▸ **Data section**
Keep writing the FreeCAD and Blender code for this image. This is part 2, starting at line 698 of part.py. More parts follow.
---
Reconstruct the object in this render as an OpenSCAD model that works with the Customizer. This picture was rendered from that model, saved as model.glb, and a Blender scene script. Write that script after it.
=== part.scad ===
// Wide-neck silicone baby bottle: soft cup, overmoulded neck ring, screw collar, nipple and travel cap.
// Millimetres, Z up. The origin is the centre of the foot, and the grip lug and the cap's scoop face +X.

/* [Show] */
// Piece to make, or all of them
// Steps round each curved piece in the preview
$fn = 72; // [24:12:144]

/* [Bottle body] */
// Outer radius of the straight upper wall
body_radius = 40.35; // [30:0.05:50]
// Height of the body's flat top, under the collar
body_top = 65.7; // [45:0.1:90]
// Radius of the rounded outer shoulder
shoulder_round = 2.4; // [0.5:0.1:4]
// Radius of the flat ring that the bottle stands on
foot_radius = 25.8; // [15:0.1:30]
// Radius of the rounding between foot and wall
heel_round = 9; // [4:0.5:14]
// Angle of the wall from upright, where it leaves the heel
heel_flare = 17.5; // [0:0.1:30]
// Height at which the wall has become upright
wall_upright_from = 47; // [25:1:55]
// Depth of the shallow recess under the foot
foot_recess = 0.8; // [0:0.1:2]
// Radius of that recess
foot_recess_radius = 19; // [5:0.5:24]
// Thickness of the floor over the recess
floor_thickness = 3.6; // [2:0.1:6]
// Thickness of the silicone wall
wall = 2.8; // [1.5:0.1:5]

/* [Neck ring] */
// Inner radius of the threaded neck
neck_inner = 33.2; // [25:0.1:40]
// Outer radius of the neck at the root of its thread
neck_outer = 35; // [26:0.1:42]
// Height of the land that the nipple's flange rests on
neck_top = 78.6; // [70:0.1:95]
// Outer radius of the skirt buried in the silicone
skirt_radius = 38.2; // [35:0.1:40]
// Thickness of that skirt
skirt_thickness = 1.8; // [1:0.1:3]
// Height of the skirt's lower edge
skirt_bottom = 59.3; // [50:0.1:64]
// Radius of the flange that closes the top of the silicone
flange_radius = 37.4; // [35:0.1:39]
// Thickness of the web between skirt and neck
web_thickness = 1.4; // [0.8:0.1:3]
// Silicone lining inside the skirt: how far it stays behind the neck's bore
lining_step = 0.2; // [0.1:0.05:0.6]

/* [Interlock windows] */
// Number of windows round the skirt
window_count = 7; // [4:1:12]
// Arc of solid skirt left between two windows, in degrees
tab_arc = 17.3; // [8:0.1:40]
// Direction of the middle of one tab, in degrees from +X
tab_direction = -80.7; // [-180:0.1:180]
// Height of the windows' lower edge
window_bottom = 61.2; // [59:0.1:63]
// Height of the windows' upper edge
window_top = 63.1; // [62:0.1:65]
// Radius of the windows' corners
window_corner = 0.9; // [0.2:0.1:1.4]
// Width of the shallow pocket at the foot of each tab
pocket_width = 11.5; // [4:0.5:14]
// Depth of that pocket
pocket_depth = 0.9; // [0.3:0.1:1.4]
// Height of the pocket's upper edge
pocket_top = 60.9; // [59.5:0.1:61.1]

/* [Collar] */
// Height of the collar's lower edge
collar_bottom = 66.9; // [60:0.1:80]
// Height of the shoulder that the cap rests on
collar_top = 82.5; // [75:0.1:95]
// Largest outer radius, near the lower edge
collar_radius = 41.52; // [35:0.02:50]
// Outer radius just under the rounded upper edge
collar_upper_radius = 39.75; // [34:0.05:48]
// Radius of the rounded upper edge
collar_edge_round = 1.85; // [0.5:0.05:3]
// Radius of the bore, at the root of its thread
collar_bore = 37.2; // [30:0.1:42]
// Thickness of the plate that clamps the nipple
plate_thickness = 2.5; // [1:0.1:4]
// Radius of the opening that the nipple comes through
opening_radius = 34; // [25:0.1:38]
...
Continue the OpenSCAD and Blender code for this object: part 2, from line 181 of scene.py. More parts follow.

▸ **What you need to do**
Output, from the data above, the lines from the line with "Reconstruct the object" to the line with "72; // [24:12:144]" exactly as they stand, both ends included and nothing else.

▸ **The reply**
Reconstruct the object in this render as an OpenSCAD model that works with the Customizer. This picture was rendered from that model, saved as model.glb, and a Blender scene script. Write that script after it.
=== part.scad ===
// Wide-neck silicone baby bottle: soft cup, overmoulded neck ring, screw collar, nipple and travel cap.
// Millimetres, Z up. The origin is the centre of the foot, and the grip lug and the cap's scoop face +X.

/* [Show] */
// Piece to make, or all of them
// Steps round each curved piece in the preview
$fn = 72; // [24:12:144]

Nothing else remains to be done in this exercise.